Io penso, ad esempio, che il microcredito, secondo le metodologie della Grameen Bank sia, oggi, di grande utilità per il Kosovo dove esistono grandi risorse di lavoro pronte e desiderose di esprimersi, di recuperare una propria dignità. E grande è stata la mia soddisfazione nel verificare che anche Kouchner e i suoi principali collaboratori la pensano esattamente negli stessi termini. Avrei dei dubbi, invece, che gli stessi schemi e metodi possano essere utili in Albania dove l’approccio speculativo mi sembra diventato un fenomeno di massa, una vera e propria piaga sociale.

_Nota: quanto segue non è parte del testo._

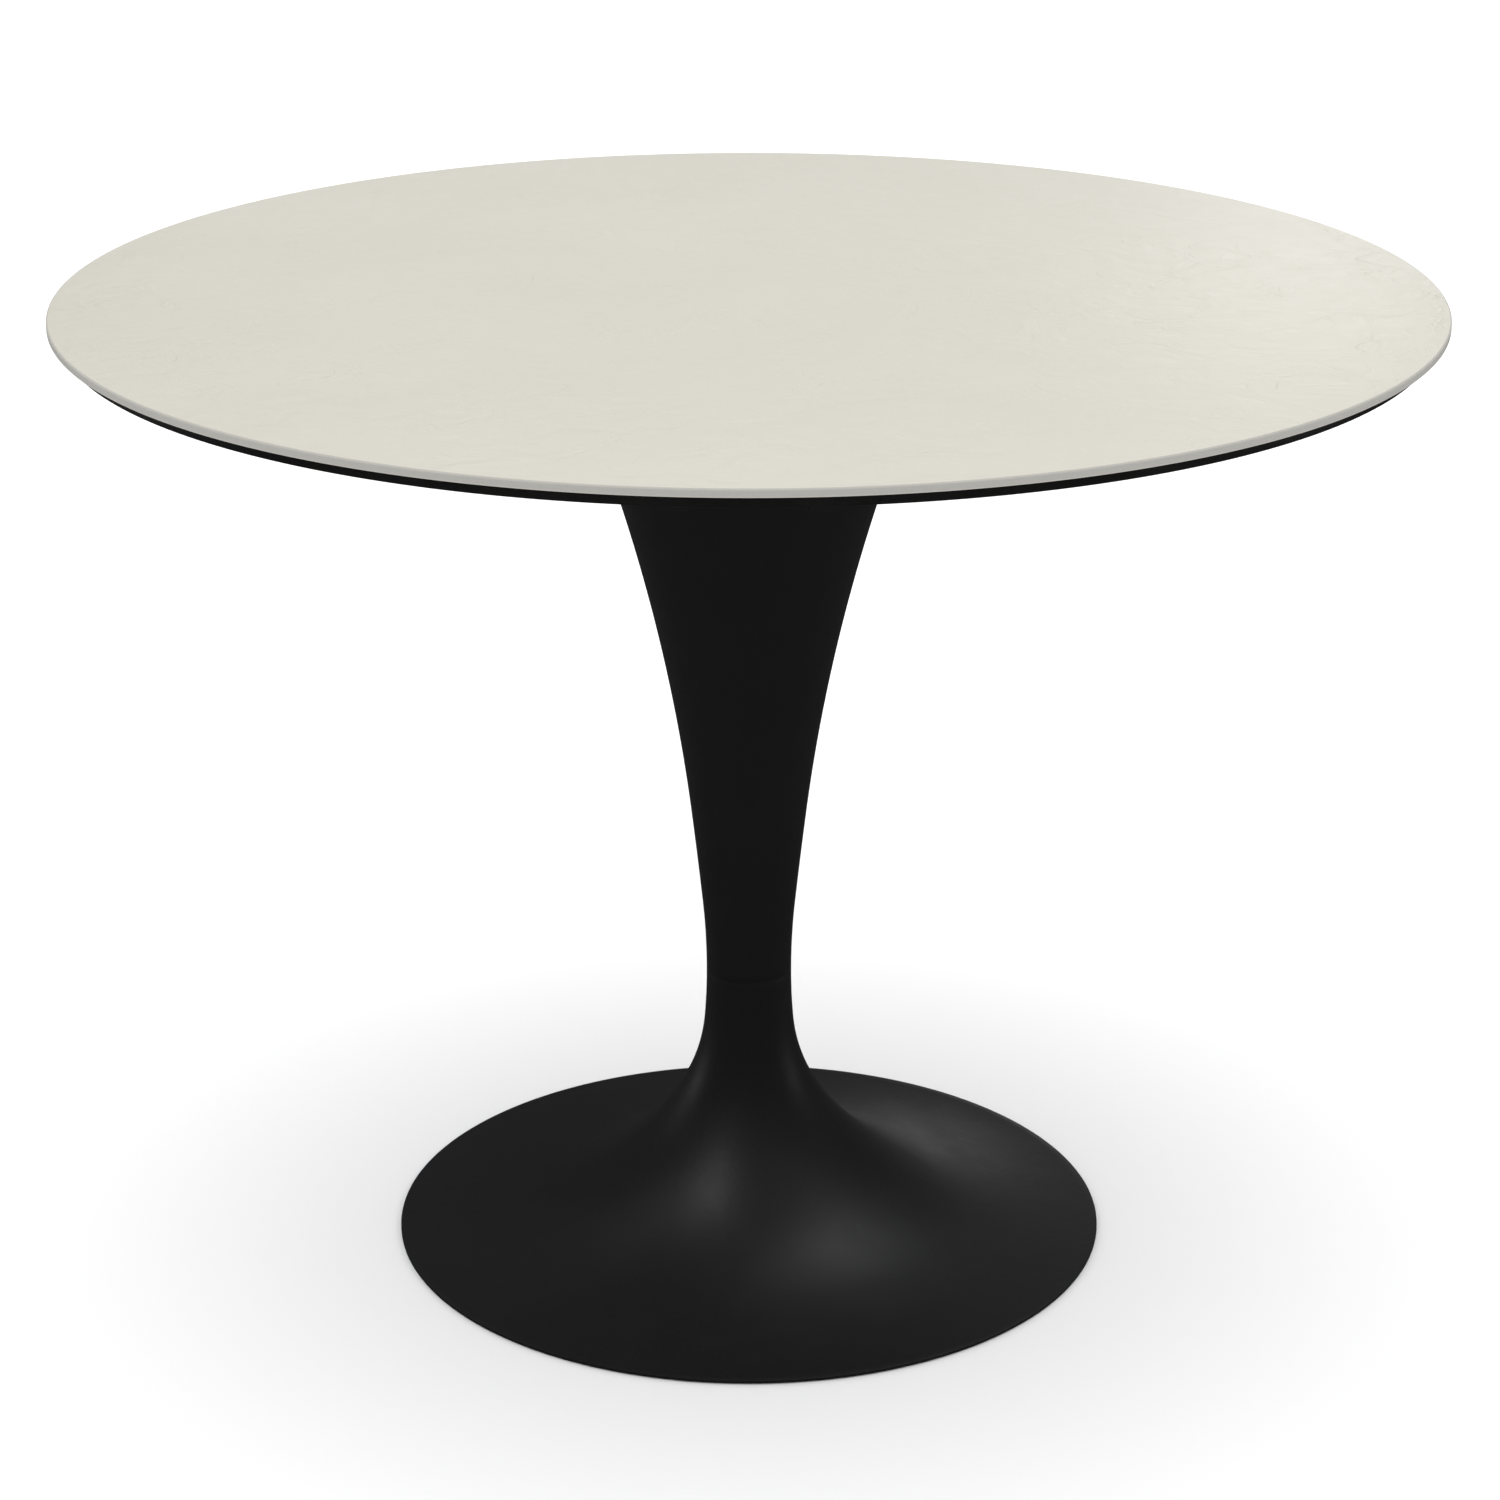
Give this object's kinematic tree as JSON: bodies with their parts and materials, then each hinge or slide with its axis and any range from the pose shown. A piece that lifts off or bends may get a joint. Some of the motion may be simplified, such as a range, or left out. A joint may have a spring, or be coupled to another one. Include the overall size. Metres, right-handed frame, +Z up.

Penso che schemi di credito attenti alle piccole persone per le piccole cose potrebbero essere utilissimi nelle periferie di Palermo e di Milano.
Allargando un po’ la visuale, il nostro sistema bancario sta, a mio giudizio, passando una fase di grane ottusità. Le ristrutturazioni ed aggregazioni che si stanno facendo sono prive di ogni logica e motivazione che non sia quella del potere ed anzi quella del potere che si neutralizza a vicenda. I bisogni del cliente, della popolazione, dei dipendenti, sono sempre più lontani e remoti. Stanno nascendo dei gruppi che sono degli autentici mostri senza senso. La Banca d’Italia ha la grande responsabilità di guidare il sistema bancario italiano verso la sua rovina. Tutto ciò renderà necessario, anche per semplici ragioni di sopravvivenza, di rafforzare le banche minori, il microcredito, le banche a base mutualistico, le casse artigianali e simili. Queste forme che molti credono sorpassate vivranno un grande rilancio, in quanto rese necessarie dall’assetto demenziale dei nuovi gruppi bancari. E saranno favorite dalle nuove tecnologie che renderanno sempre più superflue ed anzi dannose le grandi filiali, i marmi, i velluti, i pennacchi, e tutto quanto fa felici i nostri banchieri al termine di una lunga giornata di lavoro durante la quale hanno, in genere, cospirato contro l’umanità.